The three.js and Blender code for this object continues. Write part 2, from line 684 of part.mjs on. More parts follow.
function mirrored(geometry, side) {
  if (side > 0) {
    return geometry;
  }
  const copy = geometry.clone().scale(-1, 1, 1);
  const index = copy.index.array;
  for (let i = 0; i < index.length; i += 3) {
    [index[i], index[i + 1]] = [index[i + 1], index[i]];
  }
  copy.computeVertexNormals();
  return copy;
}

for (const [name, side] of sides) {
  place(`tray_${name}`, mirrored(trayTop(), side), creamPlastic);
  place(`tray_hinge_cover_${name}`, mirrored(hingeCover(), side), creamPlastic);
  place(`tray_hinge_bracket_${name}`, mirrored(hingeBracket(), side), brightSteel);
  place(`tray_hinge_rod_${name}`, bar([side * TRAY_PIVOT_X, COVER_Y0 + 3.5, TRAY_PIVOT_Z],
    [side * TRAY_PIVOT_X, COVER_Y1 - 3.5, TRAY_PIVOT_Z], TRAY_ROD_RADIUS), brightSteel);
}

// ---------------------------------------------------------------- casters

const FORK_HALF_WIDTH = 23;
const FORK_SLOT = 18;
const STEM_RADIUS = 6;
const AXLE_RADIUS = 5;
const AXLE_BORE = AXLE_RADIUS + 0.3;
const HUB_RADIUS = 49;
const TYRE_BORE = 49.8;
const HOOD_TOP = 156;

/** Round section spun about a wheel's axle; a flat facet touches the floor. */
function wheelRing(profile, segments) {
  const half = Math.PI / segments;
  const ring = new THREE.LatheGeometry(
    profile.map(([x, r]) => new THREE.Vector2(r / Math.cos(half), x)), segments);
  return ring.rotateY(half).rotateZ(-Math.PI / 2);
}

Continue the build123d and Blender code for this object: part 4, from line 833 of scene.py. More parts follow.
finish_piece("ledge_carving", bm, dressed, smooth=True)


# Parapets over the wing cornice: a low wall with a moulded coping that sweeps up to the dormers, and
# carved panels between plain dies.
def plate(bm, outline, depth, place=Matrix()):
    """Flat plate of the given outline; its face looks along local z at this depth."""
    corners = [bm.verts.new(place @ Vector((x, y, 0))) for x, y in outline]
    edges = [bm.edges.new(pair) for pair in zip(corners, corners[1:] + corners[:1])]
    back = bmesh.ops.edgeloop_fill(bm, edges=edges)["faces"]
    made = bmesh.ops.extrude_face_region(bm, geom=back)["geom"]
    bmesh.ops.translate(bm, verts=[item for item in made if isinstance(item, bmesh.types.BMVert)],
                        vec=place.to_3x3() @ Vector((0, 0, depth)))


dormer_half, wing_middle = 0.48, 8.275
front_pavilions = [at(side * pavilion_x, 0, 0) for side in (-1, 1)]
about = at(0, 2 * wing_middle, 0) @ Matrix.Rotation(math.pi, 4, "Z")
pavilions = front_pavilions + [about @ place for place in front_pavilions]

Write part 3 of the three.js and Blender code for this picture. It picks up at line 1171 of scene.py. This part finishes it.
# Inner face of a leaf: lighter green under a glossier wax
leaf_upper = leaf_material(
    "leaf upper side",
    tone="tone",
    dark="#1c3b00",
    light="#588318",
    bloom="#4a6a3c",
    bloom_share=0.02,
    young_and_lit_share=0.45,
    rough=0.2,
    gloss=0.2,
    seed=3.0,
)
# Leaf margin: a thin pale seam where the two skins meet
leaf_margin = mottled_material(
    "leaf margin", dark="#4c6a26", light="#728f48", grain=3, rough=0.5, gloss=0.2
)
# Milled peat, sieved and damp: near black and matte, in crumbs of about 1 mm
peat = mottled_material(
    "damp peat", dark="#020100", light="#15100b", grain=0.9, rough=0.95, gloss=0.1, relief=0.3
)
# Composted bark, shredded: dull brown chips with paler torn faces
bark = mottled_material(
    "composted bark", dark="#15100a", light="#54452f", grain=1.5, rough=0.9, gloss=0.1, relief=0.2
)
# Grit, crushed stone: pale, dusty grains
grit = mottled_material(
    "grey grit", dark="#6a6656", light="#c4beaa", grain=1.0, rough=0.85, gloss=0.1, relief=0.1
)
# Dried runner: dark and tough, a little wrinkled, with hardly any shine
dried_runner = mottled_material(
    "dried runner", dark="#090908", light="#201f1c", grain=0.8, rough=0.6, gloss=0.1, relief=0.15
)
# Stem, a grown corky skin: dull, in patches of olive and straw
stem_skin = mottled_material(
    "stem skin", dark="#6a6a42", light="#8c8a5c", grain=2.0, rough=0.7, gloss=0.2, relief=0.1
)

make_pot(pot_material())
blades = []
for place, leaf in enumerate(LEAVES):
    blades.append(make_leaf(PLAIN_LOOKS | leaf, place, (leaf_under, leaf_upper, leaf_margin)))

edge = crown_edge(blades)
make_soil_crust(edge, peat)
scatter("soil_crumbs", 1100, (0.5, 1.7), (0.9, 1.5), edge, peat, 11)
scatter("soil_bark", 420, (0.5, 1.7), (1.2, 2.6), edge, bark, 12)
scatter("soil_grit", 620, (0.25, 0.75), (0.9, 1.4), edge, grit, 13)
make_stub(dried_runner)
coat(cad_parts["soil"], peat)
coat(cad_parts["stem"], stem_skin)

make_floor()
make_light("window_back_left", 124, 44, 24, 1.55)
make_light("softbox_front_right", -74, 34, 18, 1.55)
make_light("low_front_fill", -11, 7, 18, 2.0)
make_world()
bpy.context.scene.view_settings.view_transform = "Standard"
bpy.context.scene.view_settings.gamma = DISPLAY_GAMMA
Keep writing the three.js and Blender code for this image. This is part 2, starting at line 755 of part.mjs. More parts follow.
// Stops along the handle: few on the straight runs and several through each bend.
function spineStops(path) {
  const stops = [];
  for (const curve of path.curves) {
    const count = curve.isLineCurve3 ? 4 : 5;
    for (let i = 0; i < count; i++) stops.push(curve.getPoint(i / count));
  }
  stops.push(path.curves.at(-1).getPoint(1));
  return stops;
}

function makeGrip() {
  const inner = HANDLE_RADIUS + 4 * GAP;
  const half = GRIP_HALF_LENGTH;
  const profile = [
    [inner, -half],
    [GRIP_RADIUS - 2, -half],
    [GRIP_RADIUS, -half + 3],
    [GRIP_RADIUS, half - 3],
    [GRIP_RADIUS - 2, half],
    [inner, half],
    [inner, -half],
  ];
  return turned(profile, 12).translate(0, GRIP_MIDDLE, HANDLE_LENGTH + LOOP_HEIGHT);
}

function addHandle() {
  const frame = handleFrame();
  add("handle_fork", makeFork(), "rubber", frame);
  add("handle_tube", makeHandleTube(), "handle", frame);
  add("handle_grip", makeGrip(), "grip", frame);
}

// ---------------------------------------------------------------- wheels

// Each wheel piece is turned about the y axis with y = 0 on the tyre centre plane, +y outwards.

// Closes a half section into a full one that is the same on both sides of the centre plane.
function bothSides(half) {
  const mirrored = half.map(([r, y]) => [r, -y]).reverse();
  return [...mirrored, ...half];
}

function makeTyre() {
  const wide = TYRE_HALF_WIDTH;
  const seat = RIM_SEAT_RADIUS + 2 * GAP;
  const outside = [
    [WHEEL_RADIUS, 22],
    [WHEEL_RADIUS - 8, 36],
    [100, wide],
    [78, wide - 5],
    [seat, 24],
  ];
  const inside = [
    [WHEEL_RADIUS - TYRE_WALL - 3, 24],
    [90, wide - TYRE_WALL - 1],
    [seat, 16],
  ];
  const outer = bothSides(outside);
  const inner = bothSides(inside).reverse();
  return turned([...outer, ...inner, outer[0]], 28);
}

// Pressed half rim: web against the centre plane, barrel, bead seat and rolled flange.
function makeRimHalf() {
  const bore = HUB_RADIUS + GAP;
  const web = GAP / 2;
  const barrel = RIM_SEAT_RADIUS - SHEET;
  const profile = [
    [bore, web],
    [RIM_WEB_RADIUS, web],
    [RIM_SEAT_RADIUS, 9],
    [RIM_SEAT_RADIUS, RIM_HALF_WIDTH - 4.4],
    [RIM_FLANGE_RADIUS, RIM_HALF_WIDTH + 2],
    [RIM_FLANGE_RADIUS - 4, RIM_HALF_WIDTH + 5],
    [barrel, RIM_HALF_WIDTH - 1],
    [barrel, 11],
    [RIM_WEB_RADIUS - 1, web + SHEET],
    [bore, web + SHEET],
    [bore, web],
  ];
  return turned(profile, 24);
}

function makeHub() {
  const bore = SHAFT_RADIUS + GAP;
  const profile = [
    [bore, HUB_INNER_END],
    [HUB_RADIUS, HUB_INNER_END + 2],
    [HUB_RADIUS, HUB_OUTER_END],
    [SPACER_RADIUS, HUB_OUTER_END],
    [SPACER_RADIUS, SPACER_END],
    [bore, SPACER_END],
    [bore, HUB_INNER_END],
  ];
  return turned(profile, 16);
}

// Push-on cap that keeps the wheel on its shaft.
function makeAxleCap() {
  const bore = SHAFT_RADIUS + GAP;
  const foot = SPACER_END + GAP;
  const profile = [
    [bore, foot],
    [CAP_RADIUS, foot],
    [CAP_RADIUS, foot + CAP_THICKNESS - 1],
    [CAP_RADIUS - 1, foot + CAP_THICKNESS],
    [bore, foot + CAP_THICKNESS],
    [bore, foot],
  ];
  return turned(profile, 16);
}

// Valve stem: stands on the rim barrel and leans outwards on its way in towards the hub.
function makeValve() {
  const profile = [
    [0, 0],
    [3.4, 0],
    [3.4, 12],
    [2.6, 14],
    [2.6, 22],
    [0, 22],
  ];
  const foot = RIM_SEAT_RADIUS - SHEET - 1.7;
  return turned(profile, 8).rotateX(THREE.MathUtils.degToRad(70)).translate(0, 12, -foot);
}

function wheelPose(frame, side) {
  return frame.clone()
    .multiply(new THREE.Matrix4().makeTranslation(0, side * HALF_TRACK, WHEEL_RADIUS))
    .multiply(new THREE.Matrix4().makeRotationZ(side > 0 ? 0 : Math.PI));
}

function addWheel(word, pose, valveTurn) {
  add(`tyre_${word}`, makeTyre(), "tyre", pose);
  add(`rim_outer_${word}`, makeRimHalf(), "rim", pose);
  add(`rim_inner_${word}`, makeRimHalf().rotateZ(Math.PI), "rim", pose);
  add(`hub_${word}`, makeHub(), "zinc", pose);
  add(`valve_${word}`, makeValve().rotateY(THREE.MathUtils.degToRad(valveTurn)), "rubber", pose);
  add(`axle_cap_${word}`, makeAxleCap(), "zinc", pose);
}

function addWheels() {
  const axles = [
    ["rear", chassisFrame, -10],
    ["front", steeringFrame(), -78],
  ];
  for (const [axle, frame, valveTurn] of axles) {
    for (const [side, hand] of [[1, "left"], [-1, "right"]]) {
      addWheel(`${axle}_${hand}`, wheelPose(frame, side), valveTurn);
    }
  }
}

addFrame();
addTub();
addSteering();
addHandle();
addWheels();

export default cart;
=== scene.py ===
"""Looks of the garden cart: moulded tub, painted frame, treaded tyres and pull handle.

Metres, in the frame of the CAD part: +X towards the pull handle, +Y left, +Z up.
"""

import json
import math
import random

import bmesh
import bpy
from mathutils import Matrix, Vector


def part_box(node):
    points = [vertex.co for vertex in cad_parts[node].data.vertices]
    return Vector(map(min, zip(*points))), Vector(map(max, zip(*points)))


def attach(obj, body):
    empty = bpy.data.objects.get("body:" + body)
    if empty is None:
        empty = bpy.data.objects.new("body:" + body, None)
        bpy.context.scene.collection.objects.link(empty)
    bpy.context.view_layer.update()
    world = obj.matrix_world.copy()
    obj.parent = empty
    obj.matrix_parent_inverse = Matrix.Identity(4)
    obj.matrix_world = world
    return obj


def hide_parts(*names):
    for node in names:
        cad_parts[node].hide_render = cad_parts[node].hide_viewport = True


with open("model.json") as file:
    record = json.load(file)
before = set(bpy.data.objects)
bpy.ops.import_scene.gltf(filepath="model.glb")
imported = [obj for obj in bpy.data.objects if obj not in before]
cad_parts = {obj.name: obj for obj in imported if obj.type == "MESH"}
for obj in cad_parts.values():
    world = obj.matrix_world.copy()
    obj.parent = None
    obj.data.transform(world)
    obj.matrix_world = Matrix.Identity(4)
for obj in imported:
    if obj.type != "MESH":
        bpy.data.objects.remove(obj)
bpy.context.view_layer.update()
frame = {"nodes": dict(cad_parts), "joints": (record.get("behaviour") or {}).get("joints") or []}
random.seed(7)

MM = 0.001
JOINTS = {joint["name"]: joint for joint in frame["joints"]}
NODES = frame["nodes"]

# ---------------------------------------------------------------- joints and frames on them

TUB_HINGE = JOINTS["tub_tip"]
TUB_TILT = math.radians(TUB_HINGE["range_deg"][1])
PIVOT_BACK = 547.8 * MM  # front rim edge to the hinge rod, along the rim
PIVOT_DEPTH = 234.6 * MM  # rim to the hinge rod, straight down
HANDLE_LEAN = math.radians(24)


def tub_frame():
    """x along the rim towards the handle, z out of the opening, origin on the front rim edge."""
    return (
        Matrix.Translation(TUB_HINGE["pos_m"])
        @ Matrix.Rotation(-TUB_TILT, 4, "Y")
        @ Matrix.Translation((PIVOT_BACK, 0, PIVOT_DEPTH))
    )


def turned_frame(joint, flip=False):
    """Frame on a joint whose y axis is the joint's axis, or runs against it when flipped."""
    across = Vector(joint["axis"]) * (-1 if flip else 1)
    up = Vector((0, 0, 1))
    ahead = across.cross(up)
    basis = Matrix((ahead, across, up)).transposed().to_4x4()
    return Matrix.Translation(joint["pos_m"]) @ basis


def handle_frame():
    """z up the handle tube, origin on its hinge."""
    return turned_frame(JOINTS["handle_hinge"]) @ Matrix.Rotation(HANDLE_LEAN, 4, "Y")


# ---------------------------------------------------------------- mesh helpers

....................

■ **THE PROBLEM**
Repeat exactly the lines from the one that contains "record = json.load(file)" through the one that contains "obj.parent = None", and only those.

■ **RESPONSE TO THE EXERCISE**
    record = json.load(file)
before = set(bpy.data.objects)
bpy.ops.import_scene.gltf(filepath="model.glb")
imported = [obj for obj in bpy.data.objects if obj not in before]
cad_parts = {obj.name: obj for obj in imported if obj.type == "MESH"}
for obj in cad_parts.values():
    world = obj.matrix_world.copy()
    obj.parent = None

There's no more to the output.